Дэвид Лоудз - Генрих VIII и его королевы Страница 22
Дэвид Лоудз - Генрих VIII и его королевы читать онлайн бесплатно
Какую роль королева Анна играла, если она вообще ее играла, в этих тягостных событиях, не вполне ясно. Шапуис объяснил всю эту ситуацию следствием ее коварства, но это наверняка не соответствует истине. Генрих не нуждался в подталкивании со стороны своей жены, чтобы понять, что он должен действовать решительно. Какой бы упрямой ни была Екатерина, она бы никогда не подняла против него мятеж и не позволила бы использовать себя с этой целью, но Мария была молода и, возможно, податлива. «Невозможно описать любовь, которую эти люди (англичане) имеют к принцессе», — сообщал Шапуис 16 октября и продолжал советовать императору предпринять немедленные шаги, чтобы воспользоваться столь благоприятной ситуацией[93]. Карл желал реагировать не более, чем раньше, но Анна слишком хорошо знала о настойчивости Шапуиса, и если бы она заставляла короля принять жесткие меры по отношению к Марии, то это было бы разумной защитой своих собственных интересов и интересов своей дочери. Самым лучшим способом защиты, однако, было бы рождение сына, и к февралю 1534 года королева была вновь беременна. Генрих был уверен в успехе, и в апреле заказал своему ювелиру изготовить изысканную серебряную колыбель для ожидаемого принца, но после этого, в июле, случилось несчастье. Когда весь двор находился на летнем отдыхе, у Анны произошел выкидыш. Весь этот эпизод не вполне ясен, потому что создается впечатление, что его сознательно скрывали. Даже этот выкидыш — это всего лишь логический вывод из того факта, что не было сделано никаких приготовлений для родов. Плод должен был вполне сформироваться на восьмом месяце беременности, но мы не знаем, был ли это мальчик или девочка. Эта трагедия, по-видимому, обозначила конец долгого медового месяца Генриха с его второй королевой. Нахлынули воспоминания о неудачах Екатерины, и король, кажется, разрывался между инстинктивной потребностью обвинить во всем Анну и глубокими сомнениями в отношении собственных сексуальных возможностей. А не мог ли он во второй раз оскорбить Бога?
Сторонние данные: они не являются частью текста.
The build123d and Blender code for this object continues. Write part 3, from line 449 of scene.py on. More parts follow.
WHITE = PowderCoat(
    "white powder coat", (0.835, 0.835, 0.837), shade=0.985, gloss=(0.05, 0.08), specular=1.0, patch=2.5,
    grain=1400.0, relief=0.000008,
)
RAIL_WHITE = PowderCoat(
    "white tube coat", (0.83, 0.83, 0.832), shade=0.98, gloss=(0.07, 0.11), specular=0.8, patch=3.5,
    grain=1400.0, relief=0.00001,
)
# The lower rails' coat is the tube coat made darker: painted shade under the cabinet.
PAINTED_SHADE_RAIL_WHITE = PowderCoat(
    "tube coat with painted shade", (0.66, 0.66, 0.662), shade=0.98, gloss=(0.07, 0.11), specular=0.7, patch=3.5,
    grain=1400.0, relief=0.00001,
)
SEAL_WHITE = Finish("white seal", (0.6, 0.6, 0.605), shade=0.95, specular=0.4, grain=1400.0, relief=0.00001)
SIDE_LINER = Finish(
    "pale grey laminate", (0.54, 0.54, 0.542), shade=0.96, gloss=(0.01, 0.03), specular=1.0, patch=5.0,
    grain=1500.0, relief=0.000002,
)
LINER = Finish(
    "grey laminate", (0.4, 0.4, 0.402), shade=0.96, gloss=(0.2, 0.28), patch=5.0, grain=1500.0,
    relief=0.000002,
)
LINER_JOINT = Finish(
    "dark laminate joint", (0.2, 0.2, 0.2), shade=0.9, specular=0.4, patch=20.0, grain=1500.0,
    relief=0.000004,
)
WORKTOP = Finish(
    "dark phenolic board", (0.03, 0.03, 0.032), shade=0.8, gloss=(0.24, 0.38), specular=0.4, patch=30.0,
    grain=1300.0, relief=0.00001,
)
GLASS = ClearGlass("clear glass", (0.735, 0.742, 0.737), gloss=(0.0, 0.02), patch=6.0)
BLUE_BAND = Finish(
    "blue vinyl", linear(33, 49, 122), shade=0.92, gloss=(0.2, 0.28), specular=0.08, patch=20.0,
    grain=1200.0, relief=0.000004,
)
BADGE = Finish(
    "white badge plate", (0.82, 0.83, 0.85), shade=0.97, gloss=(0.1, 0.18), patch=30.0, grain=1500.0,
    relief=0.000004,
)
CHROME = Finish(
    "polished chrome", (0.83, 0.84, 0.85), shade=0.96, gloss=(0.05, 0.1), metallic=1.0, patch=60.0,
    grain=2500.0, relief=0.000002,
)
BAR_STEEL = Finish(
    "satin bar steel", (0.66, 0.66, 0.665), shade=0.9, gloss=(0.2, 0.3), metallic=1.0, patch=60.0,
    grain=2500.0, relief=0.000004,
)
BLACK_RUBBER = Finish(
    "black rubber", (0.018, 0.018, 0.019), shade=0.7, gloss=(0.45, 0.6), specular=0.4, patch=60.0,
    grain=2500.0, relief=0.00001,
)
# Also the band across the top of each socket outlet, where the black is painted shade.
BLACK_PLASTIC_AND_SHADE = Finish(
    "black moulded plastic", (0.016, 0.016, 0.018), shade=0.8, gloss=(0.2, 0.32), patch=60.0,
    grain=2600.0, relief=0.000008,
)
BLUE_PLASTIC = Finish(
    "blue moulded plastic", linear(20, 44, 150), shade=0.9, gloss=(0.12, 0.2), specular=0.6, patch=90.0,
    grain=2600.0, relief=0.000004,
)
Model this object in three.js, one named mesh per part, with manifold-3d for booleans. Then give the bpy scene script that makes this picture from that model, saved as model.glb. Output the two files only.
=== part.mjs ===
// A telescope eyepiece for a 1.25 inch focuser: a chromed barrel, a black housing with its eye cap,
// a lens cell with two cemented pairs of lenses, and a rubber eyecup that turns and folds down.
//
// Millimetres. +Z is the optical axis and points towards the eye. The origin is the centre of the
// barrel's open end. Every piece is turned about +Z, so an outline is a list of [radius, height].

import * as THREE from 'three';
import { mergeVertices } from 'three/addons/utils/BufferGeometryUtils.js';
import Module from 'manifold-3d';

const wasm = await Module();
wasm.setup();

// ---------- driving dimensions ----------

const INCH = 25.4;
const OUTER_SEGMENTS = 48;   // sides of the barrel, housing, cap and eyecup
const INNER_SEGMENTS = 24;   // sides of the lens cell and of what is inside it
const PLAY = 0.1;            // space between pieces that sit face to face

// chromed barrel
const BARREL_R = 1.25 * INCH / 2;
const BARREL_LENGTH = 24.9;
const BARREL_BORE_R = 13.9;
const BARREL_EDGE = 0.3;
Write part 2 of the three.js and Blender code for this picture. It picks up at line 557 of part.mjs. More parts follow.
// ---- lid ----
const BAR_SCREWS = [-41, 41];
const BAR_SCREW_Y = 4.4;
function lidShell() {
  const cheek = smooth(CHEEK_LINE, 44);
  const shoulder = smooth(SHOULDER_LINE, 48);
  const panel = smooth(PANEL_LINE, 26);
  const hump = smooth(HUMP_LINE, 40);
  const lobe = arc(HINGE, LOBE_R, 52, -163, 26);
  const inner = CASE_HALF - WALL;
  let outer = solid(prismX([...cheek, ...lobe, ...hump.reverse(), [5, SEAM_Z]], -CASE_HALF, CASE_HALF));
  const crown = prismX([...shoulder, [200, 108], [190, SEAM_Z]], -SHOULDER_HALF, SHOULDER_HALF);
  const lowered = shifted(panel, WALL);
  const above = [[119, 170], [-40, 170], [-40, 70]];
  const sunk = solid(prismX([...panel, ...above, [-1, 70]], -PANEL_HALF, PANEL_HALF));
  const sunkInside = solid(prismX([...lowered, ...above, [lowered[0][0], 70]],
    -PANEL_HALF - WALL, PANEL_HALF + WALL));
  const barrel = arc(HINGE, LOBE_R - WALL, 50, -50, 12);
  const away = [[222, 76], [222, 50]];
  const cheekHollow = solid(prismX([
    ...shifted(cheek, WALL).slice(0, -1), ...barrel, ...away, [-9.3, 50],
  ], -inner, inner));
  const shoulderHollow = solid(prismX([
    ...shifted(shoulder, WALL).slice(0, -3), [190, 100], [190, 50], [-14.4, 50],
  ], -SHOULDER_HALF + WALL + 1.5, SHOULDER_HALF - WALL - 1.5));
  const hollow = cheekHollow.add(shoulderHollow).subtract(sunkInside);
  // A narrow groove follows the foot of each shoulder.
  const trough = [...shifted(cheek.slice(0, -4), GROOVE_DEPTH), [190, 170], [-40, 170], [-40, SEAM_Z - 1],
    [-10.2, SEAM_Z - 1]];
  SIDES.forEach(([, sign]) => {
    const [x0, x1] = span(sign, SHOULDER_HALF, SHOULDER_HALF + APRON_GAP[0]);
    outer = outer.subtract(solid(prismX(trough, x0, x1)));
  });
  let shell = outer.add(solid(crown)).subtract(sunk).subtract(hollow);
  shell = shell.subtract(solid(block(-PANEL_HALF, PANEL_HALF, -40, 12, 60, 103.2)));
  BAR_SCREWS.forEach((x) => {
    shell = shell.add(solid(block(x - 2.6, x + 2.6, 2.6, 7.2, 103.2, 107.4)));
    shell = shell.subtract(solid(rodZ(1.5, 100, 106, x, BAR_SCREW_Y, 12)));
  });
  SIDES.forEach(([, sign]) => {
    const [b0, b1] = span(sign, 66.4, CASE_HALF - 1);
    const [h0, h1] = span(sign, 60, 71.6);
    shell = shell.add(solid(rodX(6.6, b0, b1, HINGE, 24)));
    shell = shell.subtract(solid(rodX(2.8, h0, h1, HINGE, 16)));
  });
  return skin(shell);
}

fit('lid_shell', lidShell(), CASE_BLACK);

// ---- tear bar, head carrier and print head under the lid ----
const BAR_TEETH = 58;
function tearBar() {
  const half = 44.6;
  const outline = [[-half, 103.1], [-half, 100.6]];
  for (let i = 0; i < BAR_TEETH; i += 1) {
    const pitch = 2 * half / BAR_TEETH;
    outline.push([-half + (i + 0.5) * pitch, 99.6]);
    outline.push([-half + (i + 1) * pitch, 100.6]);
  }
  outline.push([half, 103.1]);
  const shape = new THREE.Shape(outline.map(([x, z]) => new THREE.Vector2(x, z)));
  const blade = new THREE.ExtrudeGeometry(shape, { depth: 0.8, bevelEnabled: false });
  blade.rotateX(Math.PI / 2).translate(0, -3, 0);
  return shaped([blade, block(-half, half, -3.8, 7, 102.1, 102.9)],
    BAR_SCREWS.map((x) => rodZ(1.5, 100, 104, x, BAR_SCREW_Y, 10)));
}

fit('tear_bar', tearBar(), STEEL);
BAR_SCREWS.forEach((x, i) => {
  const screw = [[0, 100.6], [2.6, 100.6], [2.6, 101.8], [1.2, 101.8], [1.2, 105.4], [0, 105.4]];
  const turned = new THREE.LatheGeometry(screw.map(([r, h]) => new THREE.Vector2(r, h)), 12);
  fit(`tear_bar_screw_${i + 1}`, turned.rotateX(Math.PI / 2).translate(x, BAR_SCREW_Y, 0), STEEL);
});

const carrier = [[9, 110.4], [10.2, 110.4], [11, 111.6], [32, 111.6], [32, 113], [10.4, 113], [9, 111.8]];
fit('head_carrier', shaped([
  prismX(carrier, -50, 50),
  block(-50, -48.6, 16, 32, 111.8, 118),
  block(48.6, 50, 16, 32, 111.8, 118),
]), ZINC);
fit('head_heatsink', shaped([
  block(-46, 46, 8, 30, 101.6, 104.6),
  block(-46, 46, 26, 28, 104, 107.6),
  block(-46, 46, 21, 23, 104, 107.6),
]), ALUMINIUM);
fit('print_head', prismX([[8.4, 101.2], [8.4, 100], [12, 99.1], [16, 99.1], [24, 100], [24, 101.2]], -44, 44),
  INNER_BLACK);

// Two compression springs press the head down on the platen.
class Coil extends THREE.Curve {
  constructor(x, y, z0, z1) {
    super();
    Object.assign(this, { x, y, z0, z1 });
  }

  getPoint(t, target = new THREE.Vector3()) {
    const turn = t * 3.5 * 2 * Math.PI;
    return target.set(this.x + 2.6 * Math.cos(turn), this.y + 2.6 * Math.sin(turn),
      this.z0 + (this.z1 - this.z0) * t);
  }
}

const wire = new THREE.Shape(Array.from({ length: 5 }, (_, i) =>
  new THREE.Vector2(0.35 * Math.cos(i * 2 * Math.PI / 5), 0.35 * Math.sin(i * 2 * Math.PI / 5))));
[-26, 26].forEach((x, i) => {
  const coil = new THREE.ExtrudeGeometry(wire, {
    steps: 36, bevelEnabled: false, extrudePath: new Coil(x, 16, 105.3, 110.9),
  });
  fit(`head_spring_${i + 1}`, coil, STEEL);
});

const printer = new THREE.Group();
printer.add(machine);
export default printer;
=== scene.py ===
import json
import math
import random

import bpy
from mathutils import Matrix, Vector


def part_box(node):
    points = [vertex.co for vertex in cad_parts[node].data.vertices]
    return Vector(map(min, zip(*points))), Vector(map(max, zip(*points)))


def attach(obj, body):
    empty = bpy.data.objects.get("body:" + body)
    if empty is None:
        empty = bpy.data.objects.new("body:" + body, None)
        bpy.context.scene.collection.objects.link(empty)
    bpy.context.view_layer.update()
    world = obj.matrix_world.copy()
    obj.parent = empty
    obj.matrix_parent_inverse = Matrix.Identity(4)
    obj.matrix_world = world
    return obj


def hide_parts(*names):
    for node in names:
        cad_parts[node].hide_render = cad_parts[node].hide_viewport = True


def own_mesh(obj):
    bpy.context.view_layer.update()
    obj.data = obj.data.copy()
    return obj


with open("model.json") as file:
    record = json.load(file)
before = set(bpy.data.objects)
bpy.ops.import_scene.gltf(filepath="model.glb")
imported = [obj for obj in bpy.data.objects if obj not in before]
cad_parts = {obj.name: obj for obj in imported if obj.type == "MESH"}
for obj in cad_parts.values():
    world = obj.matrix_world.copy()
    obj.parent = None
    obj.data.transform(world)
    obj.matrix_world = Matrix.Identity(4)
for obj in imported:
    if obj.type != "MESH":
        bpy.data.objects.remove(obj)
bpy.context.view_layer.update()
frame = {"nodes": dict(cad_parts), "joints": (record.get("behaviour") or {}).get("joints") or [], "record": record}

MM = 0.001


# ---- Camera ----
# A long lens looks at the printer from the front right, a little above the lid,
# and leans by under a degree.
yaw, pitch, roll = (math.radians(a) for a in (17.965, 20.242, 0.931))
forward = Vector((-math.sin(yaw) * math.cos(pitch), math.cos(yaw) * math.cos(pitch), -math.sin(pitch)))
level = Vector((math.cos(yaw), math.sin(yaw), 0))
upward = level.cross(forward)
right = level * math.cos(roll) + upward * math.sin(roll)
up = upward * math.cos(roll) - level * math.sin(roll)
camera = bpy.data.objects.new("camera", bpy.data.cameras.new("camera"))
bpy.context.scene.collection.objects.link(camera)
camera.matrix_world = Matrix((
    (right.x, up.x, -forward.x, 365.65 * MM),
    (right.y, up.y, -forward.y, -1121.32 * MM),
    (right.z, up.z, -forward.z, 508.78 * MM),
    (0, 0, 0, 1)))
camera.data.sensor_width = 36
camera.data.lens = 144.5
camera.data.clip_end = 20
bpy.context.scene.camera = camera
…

Мы не знаем, как восприняла эти новости Екатерина, но она должна была быть более чем человечной, если они не доставили ей некоторого удовлетворения. Шапуис был в высшей степени вознагражден, думая, что Бог выражает свое неудовольствие в связи с поведением короля так наглядно, и немедленно начал отправлять депеши о том, что Генрих имеет дело с «другой очень красивой фрейлиной». Личность этой дамы не установлена, и скорее похоже, что интерес короля к нее был чисто внешним — не более чем общепринятые в придворном мире «амуры». Хотя данное свидетельство посла сомнительно, существуют и другие указания на то, что король в эти месяцы посматривал на сторону, чем Анна была недовольна. Это не означало, что происходило что-то действительно серьезное, но для королевы, которая была в центре внимания с 1527 года, это явилось неприятным сюрпризом. Екатерина периодически бывала недовольна романами короля, но они никогда не посягали на ее статус. Когда он решил прервать их брак, это произошло не потому, что он предпочел другую женщину. Позиция Анны была другой. Она завоевала короля своим очарованием и сексуальной привлекательностью и могла потерять его точно таким же образом. Не было недостатка в жадных руках, чтобы оттолкнуть ее, когда она начнет спотыкаться. Итак, вместо того чтобы относиться к этим юношеским шалостям с легким пренебрежением, она стала сварливой и устраивала сцены. В действительности ей был известен лишь один способ удержать внимание короля. Он был отработан за пять тяжелых и напряженных лет ухаживанья, но это была тактика любовницы, а не жены. Дело усугублялось тем, что их отношения имели характер истинной страсти, склонной в бешеным ссорам и пылким примирениям, а королеве, как считалось, так вести себя не стоит. Генрих был во многих отношениях весьма посредственным человеком и, совершая переход от любовника к мужу, не оценил всей его сложности. Было бы преувеличением сказать, что их отношения осенью 1534 года стали более прохладными, но они определенно стали менее устойчивыми. Несмотря на свой громкий триумф в 1533 году, Анна так и не смогла расслабиться. Хотя Генрих в конечном счете был виновен в этом обострении, он постепенно стал находить все это утомительным.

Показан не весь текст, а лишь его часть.